The most notorious example was Bilston Community College, where, with all its management and one-third of staff dismissed, the FEFC put the boot in and found it one of the most inefficient colleges in Britain. Bilston's crime was that, with an unprecedented 30 per cent of staff from ethnic minorities, it had devised a system that allowed ethnic minorities largely to determine their own education needs. It was also hugely successful in meeting the needs of other disadvantaged people in the highly deprived areas of Bilston and Wolverhampton.

When the FEFC changed its proposal for Bilston and Wulfrun colleges to merge and instead allowed the smaller college, with an undistinguished record on ethnic minority affairs, to take over Bilston, it committed an act of institutional racism of national significance.

The new Learning and Skills Council speaks highly of equal opportunities.

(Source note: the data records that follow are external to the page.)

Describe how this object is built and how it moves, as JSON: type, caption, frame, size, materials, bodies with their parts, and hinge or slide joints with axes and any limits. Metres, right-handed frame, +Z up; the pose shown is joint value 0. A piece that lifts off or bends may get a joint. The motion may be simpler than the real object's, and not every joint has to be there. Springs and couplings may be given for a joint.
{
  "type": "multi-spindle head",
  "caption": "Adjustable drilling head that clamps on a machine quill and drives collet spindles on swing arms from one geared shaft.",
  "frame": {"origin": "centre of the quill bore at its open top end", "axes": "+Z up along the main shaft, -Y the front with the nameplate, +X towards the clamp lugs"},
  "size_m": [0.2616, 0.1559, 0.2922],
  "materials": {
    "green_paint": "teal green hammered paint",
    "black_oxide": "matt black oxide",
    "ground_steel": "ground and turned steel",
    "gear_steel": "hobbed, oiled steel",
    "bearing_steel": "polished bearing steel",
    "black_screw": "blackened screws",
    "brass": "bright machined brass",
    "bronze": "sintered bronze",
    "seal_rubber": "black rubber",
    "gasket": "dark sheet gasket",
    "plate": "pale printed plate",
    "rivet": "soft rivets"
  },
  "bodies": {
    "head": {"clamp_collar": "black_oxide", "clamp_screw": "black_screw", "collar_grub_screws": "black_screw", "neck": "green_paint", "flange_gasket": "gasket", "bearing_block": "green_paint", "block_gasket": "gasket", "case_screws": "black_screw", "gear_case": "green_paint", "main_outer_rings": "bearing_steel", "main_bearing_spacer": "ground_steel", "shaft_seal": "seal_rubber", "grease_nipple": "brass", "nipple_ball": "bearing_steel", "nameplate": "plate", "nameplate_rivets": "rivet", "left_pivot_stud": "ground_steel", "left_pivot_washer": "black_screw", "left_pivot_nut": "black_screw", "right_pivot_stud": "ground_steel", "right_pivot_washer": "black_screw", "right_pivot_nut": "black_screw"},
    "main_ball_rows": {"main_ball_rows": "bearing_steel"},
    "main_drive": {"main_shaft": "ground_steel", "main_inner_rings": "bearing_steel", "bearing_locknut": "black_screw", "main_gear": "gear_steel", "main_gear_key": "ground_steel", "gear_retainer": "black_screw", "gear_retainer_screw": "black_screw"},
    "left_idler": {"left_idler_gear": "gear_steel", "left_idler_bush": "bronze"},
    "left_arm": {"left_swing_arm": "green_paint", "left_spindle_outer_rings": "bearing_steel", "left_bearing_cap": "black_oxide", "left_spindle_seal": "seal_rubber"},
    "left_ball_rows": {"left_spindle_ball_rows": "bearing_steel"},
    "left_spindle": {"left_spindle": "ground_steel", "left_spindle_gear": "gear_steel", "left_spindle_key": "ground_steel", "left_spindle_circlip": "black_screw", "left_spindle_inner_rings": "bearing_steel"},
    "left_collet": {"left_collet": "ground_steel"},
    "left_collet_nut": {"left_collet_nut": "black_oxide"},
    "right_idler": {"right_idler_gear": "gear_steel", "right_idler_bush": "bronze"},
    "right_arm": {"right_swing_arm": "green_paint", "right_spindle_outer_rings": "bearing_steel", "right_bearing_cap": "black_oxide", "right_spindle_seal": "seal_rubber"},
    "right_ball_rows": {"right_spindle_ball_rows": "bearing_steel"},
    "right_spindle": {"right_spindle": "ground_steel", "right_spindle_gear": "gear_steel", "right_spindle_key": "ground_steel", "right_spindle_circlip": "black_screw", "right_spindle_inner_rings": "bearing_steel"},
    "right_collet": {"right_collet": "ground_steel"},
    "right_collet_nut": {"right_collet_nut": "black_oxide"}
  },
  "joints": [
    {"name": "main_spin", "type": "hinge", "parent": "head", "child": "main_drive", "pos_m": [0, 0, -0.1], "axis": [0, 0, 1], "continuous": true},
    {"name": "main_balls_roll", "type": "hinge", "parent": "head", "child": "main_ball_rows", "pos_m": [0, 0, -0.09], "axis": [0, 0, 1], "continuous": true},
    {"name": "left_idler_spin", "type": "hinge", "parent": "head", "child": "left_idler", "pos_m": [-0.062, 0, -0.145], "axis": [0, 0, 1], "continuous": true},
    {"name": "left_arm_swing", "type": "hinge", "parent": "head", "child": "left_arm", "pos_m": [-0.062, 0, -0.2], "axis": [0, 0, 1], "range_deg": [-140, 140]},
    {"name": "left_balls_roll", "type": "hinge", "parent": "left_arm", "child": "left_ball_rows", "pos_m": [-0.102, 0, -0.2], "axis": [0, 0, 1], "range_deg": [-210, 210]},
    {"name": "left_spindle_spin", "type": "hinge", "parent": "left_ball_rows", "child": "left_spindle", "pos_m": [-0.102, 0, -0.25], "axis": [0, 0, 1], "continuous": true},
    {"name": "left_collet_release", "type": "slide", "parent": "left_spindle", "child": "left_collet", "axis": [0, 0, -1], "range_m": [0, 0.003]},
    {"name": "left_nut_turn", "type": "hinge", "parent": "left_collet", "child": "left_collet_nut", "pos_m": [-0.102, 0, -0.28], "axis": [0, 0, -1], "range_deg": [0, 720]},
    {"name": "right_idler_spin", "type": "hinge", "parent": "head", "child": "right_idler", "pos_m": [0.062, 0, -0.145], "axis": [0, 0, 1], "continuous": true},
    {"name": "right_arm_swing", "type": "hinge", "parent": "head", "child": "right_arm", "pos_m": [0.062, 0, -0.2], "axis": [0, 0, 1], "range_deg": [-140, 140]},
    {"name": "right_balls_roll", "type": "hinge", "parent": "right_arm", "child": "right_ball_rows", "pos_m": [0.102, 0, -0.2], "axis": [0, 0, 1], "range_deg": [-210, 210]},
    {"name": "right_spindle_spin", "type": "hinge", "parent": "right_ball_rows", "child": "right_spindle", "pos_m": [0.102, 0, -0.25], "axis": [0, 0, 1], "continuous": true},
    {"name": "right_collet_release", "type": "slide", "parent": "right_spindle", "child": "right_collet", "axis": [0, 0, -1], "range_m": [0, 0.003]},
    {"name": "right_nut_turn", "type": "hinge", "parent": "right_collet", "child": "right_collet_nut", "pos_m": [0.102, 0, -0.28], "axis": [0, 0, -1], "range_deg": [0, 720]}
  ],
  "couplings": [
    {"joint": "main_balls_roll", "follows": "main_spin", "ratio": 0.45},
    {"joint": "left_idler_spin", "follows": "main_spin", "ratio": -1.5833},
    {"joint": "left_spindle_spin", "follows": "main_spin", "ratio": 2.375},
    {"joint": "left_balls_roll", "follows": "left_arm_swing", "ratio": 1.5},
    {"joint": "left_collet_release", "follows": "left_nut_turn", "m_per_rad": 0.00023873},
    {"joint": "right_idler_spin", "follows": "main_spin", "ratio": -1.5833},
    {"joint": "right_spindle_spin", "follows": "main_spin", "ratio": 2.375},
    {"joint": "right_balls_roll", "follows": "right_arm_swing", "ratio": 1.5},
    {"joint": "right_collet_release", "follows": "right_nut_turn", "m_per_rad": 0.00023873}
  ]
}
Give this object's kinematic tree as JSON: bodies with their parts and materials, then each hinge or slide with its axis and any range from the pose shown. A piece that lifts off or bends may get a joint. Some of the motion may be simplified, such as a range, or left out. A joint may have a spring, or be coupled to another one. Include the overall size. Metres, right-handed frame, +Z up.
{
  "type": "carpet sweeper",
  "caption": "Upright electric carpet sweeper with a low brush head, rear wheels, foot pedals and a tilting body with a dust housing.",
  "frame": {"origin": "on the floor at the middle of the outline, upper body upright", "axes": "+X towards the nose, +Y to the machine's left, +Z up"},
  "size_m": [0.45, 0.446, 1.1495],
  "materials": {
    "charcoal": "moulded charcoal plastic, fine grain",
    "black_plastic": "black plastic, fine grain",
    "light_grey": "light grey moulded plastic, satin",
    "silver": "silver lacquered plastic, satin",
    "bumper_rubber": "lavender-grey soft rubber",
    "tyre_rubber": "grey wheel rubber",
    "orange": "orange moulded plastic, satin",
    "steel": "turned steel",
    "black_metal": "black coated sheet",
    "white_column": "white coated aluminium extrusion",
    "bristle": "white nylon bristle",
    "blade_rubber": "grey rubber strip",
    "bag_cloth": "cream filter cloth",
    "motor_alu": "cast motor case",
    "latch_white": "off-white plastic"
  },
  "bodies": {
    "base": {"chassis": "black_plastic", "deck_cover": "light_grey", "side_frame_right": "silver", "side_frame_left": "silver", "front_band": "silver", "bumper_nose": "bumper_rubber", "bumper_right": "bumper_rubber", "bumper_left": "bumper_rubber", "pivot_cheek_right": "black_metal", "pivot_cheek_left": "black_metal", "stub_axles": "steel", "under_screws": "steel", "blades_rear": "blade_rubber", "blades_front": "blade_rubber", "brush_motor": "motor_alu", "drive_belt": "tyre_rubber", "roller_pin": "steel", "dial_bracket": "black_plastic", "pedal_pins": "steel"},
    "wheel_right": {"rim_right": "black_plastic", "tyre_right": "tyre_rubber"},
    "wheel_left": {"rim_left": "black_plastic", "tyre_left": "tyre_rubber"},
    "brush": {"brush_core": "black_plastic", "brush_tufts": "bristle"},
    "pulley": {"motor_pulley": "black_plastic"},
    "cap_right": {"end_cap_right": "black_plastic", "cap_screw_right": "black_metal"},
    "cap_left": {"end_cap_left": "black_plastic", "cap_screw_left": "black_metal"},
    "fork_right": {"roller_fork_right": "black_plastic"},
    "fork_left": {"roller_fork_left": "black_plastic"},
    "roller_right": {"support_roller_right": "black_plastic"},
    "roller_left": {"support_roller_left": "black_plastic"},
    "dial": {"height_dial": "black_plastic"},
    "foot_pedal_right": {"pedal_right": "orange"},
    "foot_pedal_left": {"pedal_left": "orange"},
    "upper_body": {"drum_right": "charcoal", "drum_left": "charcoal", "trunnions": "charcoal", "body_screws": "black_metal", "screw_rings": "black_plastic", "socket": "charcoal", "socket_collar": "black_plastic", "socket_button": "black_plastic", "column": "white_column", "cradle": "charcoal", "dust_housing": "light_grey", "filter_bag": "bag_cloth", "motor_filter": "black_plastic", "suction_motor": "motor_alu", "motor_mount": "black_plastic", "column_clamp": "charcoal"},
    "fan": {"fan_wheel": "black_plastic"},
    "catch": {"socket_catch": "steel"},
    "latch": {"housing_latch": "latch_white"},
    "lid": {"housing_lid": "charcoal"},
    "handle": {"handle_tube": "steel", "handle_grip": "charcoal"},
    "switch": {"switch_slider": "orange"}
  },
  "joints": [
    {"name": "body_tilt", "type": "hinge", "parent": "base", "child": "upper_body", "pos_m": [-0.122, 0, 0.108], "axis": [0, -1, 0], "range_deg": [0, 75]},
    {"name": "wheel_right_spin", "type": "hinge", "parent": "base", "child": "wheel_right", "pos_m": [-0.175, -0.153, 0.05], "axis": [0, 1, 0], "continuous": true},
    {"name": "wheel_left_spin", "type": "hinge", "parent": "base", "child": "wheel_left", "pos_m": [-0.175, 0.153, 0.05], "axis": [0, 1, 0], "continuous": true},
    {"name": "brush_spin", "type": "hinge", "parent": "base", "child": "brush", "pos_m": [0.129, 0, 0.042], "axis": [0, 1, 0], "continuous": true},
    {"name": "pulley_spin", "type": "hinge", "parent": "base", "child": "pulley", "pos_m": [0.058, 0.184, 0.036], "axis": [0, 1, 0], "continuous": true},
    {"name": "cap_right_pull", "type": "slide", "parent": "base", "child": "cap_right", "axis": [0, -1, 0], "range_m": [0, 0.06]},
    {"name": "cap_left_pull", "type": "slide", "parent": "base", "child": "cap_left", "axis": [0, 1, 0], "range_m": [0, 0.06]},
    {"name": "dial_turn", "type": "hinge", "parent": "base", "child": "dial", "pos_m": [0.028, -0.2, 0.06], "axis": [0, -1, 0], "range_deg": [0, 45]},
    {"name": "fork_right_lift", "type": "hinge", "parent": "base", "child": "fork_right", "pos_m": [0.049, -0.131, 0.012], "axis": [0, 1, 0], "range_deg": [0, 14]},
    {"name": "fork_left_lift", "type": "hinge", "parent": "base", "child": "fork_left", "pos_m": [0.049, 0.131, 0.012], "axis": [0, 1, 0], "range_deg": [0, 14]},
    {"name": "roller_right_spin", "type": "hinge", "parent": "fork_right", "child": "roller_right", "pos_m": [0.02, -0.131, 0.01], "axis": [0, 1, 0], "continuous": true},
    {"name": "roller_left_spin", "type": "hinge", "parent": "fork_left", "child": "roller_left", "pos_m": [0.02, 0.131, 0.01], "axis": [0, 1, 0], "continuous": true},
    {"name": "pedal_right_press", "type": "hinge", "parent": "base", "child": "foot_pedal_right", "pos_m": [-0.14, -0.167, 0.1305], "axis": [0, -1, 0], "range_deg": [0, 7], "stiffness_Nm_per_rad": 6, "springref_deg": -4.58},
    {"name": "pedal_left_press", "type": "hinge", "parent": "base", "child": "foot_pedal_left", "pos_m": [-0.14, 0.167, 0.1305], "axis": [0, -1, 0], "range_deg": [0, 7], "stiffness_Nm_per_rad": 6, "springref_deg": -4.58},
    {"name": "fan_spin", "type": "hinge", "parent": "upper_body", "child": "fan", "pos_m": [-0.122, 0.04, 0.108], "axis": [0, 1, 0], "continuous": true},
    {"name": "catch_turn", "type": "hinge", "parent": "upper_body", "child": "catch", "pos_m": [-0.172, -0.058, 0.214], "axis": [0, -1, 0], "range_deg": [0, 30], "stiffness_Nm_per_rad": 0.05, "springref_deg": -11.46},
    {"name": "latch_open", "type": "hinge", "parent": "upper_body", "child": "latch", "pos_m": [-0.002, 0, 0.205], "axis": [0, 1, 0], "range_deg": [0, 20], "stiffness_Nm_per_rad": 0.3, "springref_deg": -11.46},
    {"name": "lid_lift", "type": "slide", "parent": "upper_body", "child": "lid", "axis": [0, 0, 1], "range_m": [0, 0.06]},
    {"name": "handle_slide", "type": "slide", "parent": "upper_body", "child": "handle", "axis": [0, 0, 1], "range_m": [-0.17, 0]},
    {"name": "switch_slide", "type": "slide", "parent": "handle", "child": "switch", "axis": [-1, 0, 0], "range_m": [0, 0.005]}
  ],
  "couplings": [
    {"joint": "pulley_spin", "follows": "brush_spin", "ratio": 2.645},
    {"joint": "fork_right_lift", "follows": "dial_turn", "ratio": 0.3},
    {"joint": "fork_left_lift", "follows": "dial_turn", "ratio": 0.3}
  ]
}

Yet only two of the appointed 47 chairs are from ethnic minorities. The LSCs were conceived by mainly white civil servants, supported by mainly white ministers, debated and passed in a largely white parliament and locally set up by mostly white people.

If institutional racism is to be avoided, there will have to be mechanisms at each of the above stages to allow ethnic minority people to control their education. The only model so far devised is that of Bilston.